■ **Material provided**:

-.-.-

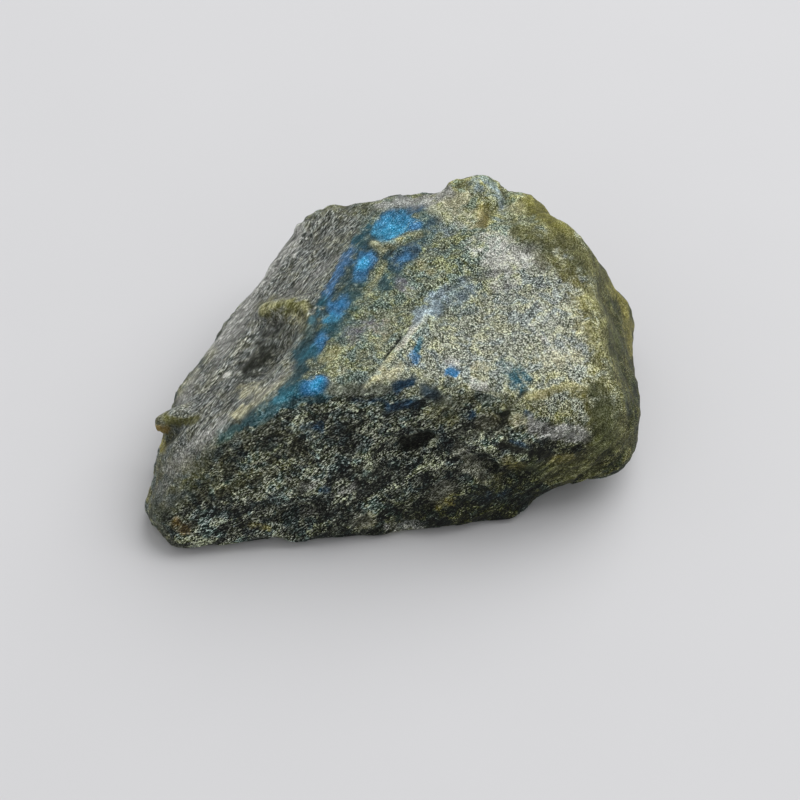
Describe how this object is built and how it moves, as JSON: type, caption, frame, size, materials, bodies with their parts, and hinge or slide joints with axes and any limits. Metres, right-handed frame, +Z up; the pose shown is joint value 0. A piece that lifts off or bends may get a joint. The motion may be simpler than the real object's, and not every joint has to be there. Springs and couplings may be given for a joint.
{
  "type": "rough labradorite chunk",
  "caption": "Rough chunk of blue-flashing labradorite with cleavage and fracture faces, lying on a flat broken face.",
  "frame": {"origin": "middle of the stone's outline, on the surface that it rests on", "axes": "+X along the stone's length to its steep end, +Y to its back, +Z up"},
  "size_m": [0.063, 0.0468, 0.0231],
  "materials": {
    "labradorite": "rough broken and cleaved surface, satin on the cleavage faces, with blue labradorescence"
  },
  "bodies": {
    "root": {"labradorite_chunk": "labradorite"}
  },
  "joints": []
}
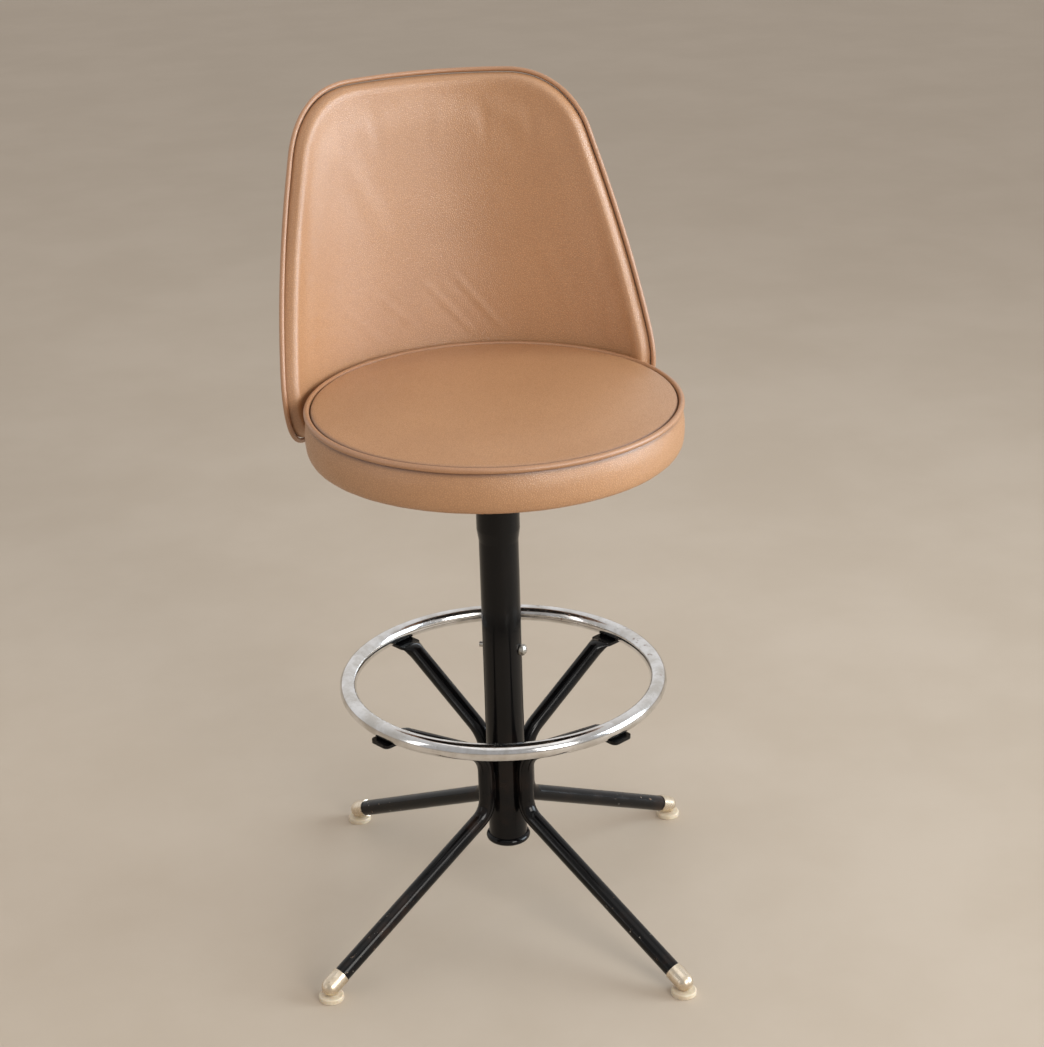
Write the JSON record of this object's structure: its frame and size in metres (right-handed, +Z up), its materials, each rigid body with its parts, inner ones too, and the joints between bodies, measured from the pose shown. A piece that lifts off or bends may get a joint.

-.-.-

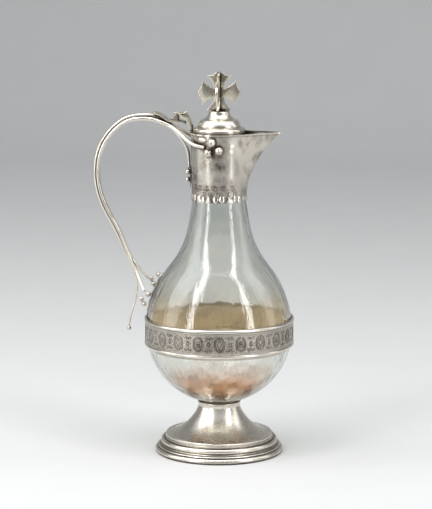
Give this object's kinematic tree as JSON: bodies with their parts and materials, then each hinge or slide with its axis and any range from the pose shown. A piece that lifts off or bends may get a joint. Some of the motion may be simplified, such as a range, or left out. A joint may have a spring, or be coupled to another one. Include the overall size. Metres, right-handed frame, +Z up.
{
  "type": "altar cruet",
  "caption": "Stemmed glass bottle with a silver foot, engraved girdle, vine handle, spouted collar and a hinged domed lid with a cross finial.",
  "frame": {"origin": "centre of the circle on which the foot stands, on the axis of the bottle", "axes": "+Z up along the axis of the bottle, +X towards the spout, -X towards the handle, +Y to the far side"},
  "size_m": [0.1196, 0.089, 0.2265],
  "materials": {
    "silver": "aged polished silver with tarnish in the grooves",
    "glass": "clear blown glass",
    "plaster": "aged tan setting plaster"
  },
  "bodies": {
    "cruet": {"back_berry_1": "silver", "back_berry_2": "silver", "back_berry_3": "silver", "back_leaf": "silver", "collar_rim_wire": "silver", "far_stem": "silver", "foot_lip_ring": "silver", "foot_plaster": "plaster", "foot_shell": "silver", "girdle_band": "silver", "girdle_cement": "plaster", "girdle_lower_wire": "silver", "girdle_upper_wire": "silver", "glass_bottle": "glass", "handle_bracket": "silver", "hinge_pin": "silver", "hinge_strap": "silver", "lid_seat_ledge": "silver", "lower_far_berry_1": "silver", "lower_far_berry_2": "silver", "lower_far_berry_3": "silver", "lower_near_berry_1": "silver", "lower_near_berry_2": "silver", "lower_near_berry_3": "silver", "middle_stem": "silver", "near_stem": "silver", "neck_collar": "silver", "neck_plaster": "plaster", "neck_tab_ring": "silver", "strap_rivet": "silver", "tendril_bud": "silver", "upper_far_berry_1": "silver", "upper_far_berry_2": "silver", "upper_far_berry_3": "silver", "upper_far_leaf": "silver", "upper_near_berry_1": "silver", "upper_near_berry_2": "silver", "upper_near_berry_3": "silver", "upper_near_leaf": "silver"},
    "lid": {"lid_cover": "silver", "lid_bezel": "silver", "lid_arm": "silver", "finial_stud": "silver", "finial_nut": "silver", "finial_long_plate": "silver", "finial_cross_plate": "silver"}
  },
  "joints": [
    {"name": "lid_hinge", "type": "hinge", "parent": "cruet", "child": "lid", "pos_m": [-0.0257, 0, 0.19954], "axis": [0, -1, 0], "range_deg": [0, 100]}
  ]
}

-.-.-

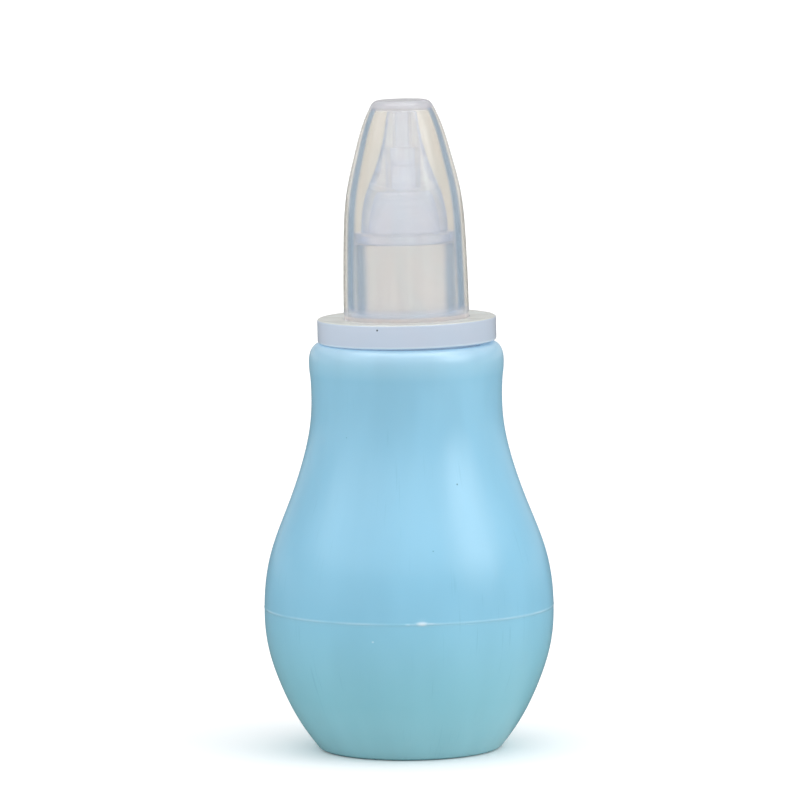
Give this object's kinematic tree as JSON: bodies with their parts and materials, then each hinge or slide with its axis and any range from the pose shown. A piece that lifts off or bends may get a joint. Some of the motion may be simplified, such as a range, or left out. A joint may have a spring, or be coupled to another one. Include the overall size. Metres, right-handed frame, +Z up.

-.-.-

Extract exactly and only the span of lines that begins at the line containing "Describe how this" and ends at the line containing "Write the JSON".

Describe how this object is built and how it moves, as JSON: type, caption, frame, size, materials, bodies with their parts, and hinge or slide joints with axes and any limits. Metres, right-handed frame, +Z up; the pose shown is joint value 0. A piece that lifts off or bends may get a joint. The motion may be simpler than the real object's, and not every joint has to be there. Springs and couplings may be given for a joint.
{
  "type": "rough labradorite chunk",
  "caption": "Rough chunk of blue-flashing labradorite with cleavage and fracture faces, lying on a flat broken face.",
  "frame": {"origin": "middle of the stone's outline, on the surface that it rests on", "axes": "+X along the stone's length to its steep end, +Y to its back, +Z up"},
  "size_m": [0.063, 0.0468, 0.0231],
  "materials": {
    "labradorite": "rough broken and cleaved surface, satin on the cleavage faces, with blue labradorescence"
  },
  "bodies": {
    "root": {"labradorite_chunk": "labradorite"}
  },
  "joints": []
}
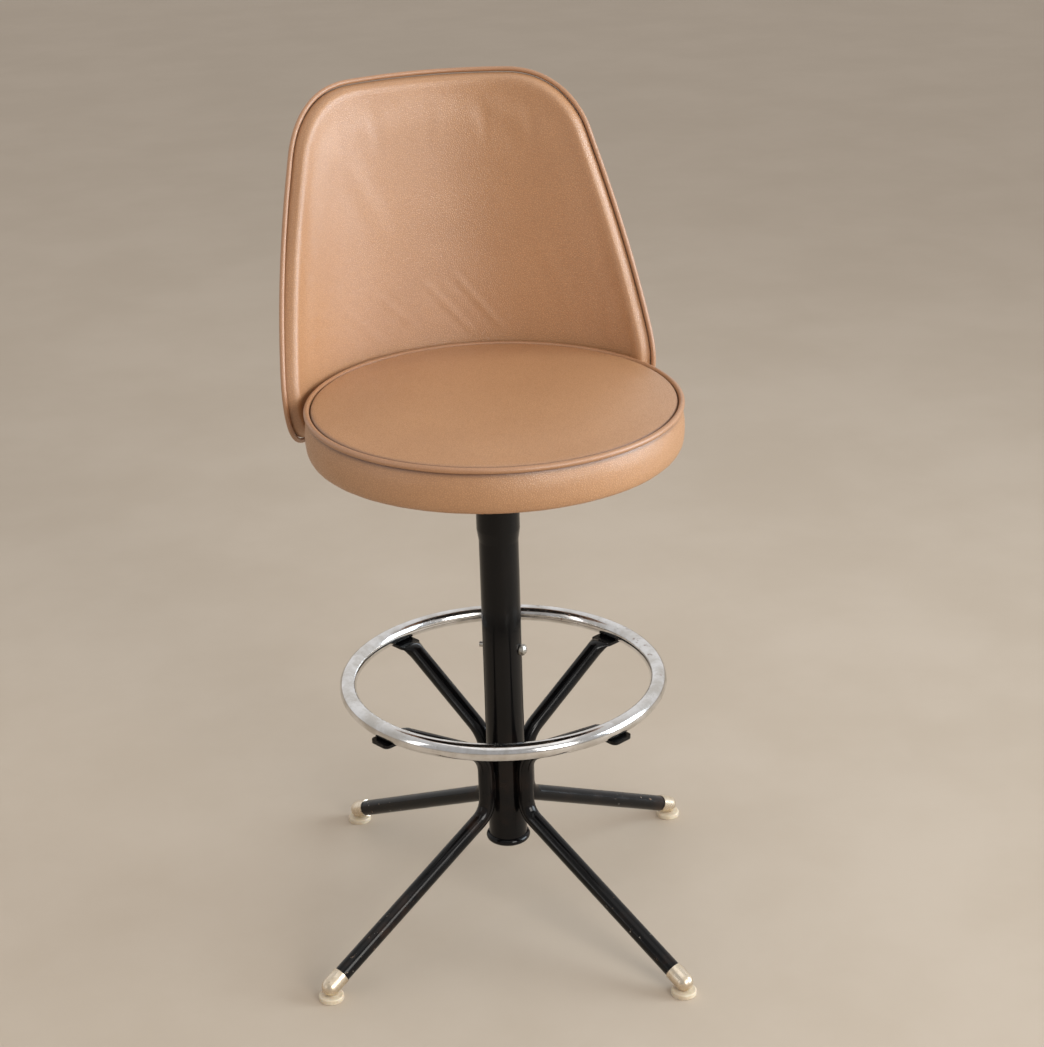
Write the JSON record of this object's structure: its frame and size in metres (right-handed, +Z up), its materials, each rigid body with its parts, inner ones too, and the joints between bodies, measured from the pose shown. A piece that lifts off or bends may get a joint.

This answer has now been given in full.